begin
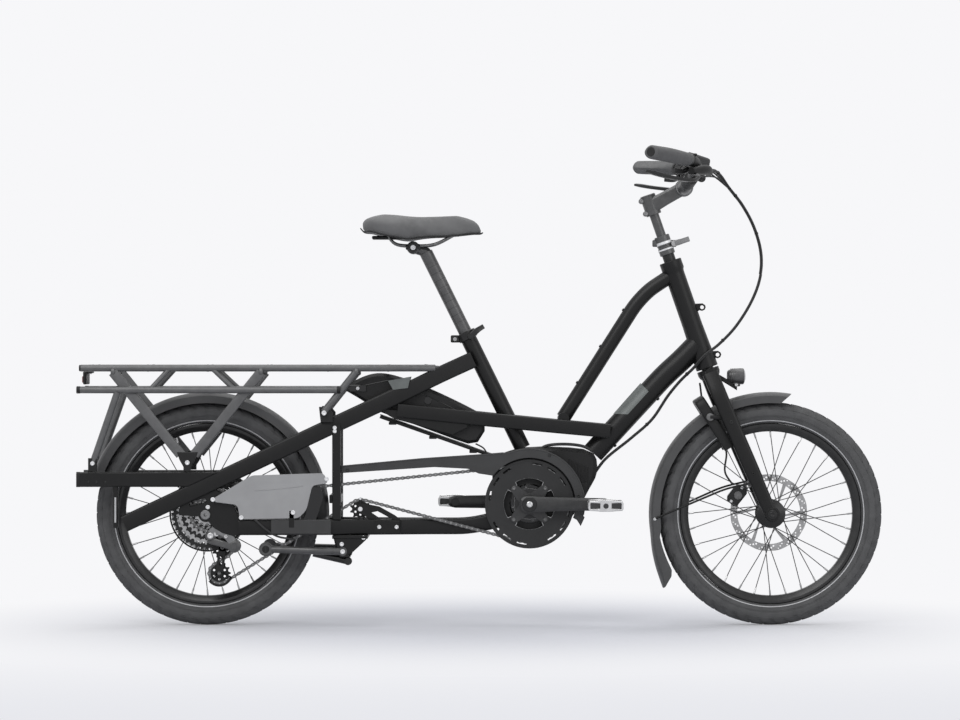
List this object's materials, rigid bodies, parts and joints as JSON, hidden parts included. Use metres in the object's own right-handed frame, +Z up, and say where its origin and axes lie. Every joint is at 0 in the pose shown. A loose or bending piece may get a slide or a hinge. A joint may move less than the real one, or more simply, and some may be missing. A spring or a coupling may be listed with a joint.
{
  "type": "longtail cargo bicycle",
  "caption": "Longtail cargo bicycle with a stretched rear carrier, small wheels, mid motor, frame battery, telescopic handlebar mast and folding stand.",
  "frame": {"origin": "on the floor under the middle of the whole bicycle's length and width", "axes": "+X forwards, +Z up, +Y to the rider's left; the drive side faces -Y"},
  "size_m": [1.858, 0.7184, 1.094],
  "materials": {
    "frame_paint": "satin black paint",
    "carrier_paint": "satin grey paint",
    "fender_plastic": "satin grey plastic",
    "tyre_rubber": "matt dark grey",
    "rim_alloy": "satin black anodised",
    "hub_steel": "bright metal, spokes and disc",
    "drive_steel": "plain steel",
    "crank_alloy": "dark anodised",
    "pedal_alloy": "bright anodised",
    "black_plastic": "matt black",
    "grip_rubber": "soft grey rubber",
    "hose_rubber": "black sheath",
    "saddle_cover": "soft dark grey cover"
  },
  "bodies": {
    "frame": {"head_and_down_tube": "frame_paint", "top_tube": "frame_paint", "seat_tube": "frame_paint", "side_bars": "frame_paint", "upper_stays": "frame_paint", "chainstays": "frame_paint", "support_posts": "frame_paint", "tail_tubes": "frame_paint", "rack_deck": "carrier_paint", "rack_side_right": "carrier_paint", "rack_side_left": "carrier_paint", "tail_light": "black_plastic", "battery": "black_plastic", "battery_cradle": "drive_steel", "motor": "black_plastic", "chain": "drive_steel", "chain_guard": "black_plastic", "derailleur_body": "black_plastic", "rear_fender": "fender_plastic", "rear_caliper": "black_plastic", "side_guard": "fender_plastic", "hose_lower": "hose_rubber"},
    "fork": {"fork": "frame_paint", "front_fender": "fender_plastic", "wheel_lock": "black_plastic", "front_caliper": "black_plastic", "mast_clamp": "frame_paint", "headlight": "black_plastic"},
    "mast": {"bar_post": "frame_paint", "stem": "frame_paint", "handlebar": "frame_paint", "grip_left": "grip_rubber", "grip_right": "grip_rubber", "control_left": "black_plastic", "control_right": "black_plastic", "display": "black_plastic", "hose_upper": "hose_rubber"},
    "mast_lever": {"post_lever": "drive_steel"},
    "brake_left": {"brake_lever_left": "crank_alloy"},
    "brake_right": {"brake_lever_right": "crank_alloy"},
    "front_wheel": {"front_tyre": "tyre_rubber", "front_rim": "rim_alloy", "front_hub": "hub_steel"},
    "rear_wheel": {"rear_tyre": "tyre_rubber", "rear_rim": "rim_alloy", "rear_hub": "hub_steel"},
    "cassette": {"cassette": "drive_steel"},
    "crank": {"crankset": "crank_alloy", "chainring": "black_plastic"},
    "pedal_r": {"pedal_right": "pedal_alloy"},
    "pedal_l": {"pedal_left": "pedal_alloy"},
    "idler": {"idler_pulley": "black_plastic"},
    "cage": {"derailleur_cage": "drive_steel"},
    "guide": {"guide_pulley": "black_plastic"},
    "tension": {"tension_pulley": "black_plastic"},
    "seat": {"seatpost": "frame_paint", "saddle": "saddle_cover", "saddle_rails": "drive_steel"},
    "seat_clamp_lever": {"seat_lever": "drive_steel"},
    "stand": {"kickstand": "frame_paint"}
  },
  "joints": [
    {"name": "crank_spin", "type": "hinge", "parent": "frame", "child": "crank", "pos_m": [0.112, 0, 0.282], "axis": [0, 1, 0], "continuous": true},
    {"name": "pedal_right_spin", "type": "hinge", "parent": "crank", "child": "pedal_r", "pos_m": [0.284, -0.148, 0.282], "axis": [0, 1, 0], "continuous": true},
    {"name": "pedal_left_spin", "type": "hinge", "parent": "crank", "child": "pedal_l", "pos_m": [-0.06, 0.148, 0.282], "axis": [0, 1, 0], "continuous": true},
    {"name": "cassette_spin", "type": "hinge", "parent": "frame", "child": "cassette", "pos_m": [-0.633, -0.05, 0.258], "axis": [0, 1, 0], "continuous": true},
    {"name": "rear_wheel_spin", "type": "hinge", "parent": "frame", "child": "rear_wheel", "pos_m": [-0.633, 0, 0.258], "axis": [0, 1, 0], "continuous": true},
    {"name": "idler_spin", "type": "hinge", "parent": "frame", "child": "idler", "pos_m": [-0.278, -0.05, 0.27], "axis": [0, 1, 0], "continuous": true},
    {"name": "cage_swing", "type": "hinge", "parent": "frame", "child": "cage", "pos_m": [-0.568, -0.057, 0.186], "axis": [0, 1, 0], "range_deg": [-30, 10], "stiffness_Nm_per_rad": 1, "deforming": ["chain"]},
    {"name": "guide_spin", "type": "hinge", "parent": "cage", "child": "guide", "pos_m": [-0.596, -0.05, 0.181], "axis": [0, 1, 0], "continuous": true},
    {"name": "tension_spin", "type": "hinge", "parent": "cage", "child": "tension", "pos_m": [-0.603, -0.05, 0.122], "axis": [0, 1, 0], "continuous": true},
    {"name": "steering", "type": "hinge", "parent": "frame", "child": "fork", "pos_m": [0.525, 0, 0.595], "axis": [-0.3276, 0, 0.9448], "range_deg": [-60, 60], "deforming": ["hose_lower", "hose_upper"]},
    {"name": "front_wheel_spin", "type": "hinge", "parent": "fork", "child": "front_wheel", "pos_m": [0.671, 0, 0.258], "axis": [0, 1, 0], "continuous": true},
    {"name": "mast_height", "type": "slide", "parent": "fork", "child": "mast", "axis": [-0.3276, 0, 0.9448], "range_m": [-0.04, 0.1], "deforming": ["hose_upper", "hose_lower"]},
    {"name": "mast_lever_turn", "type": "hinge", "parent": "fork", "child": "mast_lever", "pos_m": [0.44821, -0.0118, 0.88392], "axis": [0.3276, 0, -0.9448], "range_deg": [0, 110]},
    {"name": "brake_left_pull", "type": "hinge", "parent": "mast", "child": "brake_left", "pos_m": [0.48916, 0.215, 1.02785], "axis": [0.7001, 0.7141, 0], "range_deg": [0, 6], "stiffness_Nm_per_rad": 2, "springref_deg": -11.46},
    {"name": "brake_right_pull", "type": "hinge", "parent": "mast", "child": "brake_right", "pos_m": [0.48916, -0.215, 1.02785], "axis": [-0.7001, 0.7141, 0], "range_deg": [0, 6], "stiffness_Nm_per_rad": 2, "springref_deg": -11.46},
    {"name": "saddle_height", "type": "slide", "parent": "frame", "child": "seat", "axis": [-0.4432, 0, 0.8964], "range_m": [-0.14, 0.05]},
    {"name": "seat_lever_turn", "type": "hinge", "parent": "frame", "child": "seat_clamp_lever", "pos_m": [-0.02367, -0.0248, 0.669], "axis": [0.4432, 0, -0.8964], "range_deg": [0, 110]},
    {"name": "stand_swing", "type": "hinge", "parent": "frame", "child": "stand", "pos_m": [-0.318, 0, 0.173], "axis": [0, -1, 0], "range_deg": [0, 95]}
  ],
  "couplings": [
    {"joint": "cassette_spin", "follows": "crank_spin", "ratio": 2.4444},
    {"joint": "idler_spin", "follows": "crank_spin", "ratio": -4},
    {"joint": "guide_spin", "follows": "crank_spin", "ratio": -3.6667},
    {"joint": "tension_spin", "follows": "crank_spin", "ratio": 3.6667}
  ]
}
end
### [REQUIRED TASK]
Find all lines where the word "origin" appears. Copy them.

### [EXERCISE RESPONSE]
List this object's materials, rigid bodies, parts and joints as JSON, hidden parts included. Use metres in the object's own right-handed frame, +Z up, and say where its origin and axes lie. Every joint is at 0 in the pose shown. A loose or bending piece may get a slide or a hinge. A joint may move less than the real one, or more simply, and some may be missing. A spring or a coupling may be listed with a joint.
  "frame": {"origin": "on the floor under the middle of the whole bicycle's length and width", "axes": "+X forwards, +Z up, +Y to the rider's left; the drive side faces -Y"},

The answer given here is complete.